Концлагерь находился в Дроздах, около Комсомольского озера. Сейчас это уже не Минск, а тогда была деревня. Помню черную колючую проволоку, люди тоже все черные, все на одно лицо. Отца мы не узнали, он нас узнал. Он хотел погладить меня, а я почему-то боялась подходить к проволоке, тянула маму домой.
Когда и как отец вернулся домой, не помню. Знаю, что работал он на мельнице и мама нас посылала к нему с обедом — меня и сестричку младшую, Тому. Томочка была крохотуля, а я побольше, уже лифчик маленький носила, до войны были такие детские лифчики. Мама даст нам узелок с едой, а в лифчик положит мне листовки. Листовки были маленькие, на одном листочке из школьной тетради, написанные от руки. Мама ведет нас до ворот, плачет и учит: «Ни к кому не подходите, только к отцу».. Потом стоит, ждет нас обратно, пока не увидит, что живые возвращаемся.

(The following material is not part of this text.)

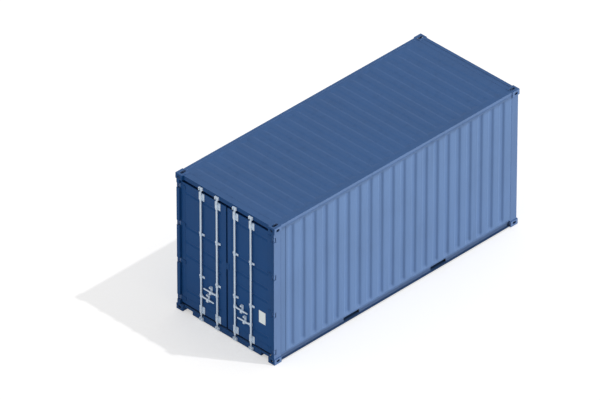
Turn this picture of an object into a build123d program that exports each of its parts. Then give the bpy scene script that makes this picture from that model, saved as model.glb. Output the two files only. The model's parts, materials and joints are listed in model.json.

Страха не было. Раз мама сказала, что надо идти, мы идем. Мама сказала — это главное. Страх был не послушаться маму, не сделать то, что она просила. Мама была у нас любимая. Мы даже не представляли, как это можно ее не послушаться.
Холодно, заберемся все на печь, у нас был большой тулуп, мы все — под тулуп. Чтобы печь вытопить, бегали на станцию воровать уголь. На коленках ползешь, а тот вдруг постовой заметит, ползешь и локтями себе помогаешь. Ведро угля принесем, а сами, как трубочисты: и коленки, и локти, и нос, и лоб черные.
Ночью все ложились вместе, никто не хотел спать один. Было нас четверо: я, две мои сестрички и четырехлетний Борис, которого мама усыновила. Это потом мы узнали, что Борис — сын подпольщицы Лели Ревинской, а тогда мама нам сказала, что есть один маленький мальчик, он часто остается дома один и одному ему страшно, кушать нечего. Она понимала, что трое своих детей, а четвертый чужой и надо сделать так, чтобы они привыкли друг к другу. Мама сделала умно, она не привела Бориса, а послала нас за ним: «Пойдите и приведите этого мальчика и будете с ним дружить». Мы пошли и привели.
У Бориса было много книг с красивыми рисунками, все эти книги он взял с собой, мы помогали ему нести. Сядем на печке и он нам сказки рассказывает. И так он нам понравился, что был роднее родного, может, потому что сказок много знал. Мы всем говорили: «Вы его только не обижайте».
Мы все беленькие, а Борис черный. У его мамы была толстая черная коса, и она, когда приходила, подарила мне зеркальце. Зеркальце я спрятала и решила, что буду по утрам в него смотреть и у меня тоже будет такая коса.